What are the motivators and drivers that make us engage with social media with such generous endeavour, escaping from the clutches of TV to instead, check your Facebook or Twitter site, to post photos, write articles, make comments on blogs and shoot videos and post them on YouTube, all for “free”.
Social Media has provided us with the ability to measure how much attention we are getting online and therefore we now have the “Quantification of Attention” that has never been measured so broadly and deeply. This attention seeking behaviour drives website and blog traffic.
Have a glance at some the top social media channels and how they measure attention
- Facebook’s quantification – the number of friends, fans and comments on photos
- Twitter’s numeric – how many followers you currently have and recently with the new lists feature “how many lists you are on”
- LinkedIn’s measurement is the number of connections, searches and views on your profile
- YouTube’s numbers – video views, video ratings and comments
- Blog -quantification is comments, backlinks, Google pagerank and subscribers
- Flickr – How many people had viewed their photos? How many found them interesting?
Then you have other sites that give you other numbers, facts, figures and statistics.
- Dopplr: They started out letting users share their trips (much as they share photos). Now users can count the number of days they and their friends spend in any city, the total number of miles they fly in any period (and the carbon impact thereof).
- Skydeck: It lets you manage your phone calls – and to count your interactions with others: Does Juan call Alice more? Or is it the other way round? Now you can show your mother how untrue (or true) it is that “You never call!”
- Xobni: Lets you do the same for your e-mail: Whom do you write to most, and who writes to you? Which of your friends have you not pinged since the last online holiday card? Who answers quicker in the morning vs. the afternoon?
- Mint and Wesabe will let you analyze your own spending patterns; Wesabe will also let you compare them (anonymously) with the rest of its user base. Can Mint be far behind?
- Most intriguing is 23andMe, which lets people analyze their own genomes. It offers perhaps the most striking example of the disconnect between numbers and meaning. 23andMe’s information is precise and accurate, and it is intensely interesting. Yet in many ways it has little meaning right now; there’s not enough data to draw the connections between most genes and the related physical manifestations (whether traits or diseases).
Attention and influence have until recently (before Web 2.0), been much less quantified and there was no or very little direct measurement. There was very little counting of the number of friends you had (maybe when you were in Primary school you did, or when you were at high school or college, how many dates you had was an important number). If you were a research scientist you were able to record the the number of citations in other research papers but the average Joe had very few numbers to measure where he stood in society.

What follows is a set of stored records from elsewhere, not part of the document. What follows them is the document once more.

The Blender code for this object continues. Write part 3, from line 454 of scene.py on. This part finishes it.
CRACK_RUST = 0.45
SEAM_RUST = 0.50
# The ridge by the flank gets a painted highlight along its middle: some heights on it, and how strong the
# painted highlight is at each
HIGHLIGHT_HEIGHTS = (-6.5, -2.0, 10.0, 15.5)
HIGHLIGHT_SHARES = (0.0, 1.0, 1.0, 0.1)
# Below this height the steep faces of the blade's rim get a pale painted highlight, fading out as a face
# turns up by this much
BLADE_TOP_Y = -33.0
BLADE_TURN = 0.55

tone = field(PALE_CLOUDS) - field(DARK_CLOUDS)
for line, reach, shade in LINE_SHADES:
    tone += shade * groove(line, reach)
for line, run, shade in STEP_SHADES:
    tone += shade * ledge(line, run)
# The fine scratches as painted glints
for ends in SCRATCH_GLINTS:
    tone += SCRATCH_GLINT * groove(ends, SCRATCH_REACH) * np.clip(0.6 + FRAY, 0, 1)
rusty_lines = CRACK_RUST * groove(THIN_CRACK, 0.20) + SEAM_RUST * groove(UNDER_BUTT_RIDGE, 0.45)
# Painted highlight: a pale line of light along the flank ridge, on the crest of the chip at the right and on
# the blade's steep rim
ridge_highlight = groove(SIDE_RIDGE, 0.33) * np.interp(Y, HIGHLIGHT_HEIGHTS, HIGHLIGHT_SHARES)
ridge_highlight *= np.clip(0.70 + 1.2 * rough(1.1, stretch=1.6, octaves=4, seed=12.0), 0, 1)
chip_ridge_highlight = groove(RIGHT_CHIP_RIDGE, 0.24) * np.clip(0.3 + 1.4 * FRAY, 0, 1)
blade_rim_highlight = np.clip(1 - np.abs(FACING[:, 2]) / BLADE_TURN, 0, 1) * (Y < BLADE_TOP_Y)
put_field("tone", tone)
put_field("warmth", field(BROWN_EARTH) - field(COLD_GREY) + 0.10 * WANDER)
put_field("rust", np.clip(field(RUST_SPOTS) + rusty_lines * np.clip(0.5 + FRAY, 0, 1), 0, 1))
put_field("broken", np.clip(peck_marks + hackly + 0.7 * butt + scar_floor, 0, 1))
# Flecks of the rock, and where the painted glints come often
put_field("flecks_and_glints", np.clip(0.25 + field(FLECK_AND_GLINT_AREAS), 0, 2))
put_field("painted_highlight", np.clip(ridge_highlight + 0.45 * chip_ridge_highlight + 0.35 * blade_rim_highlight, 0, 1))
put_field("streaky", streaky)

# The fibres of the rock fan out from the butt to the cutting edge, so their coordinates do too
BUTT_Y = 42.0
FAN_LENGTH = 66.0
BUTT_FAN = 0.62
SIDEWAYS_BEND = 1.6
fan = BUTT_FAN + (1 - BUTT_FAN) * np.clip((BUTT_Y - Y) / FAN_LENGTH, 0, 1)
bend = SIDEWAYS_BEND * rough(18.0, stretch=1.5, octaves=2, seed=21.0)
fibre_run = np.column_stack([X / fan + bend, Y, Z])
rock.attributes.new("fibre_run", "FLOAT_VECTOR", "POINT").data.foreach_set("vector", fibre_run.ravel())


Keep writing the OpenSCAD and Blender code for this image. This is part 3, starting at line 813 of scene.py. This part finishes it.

Are we moving into an era of quantified virtual attention and influence where your persona online supersedes, surpasses and usurps your offline worlds reality.
Social media allows us to quantify attention at a level never seen before that caresses and strokes the ego in a manner that has been shown to be both compelling and addictive, this is one of the drivers for visiting social media sites,writing and developing free content in text, images and video that is driven in part by the attention that it brings and the ability then to quantify that attention. As in most modern societies, we are in most part freed, from the striving for the lower levels of Maslows hierachy of needs of survival and safety. So we are then liberated to find love, belonging, esteem and self actualization that this social media quantification attempts and allows us to measure.
Esther Dyson says in her article in the Huffington Post
“So what is this fascination with numbers? Is it some latent human information-explosion handling technique that is now being challenged by the proliferation of information online and extended by all the quantification tools that are emerging? Like so many of our human traits, is this a good trait that can be turned into a bad one if it turns from a constructive urge into a pointless obsession?
From a business point of view, this is a valuable new source of unique content: It’s a continuing challenge to keep readers from shifting from one source of content to another, but if you provide them tools to manage content about themselves, it’s much easier to keep their attention and even their loyalty.”
I have noticed that some of my articles such as a recent post “How The Top 500 Fastest Growing Companies Are Using Social Media” that discusses the latest survey statistics and numbers, consistently rate very high in the number of views. It seems quantification is in demand.
Chris Anderson the editor of “Wired Magazine” and author of the book “The Long Tail” and more recently “Free”, suggests that two different economies now exist side by side
- The formal economy of business
- The informal economy of volunteerism” or “free”
The latter is the basis of what he declares to be “an entirely new economic model,” one in which money is “often taken out of the equation altogether.” This is the “amazing gift economy of Wikipedia and the blogosphere, driven by the nonmonetary incentives of
- Reputation
- Attention
- Expression
As social networks extend we are starting to keep score in aspects of our lives that we’re once spared from such hyperrational calculating because if you aren’t getting paid in money you need to get paid with something else and that “something” is attention.
“The quantification of attention and reputation is now a global endeavor,” Anderson warns “It is a market we all now play in, whether we know it or not.The implication is that whether we want to or not, we are forced to count up our friends and consider how to cash in on what they represent”.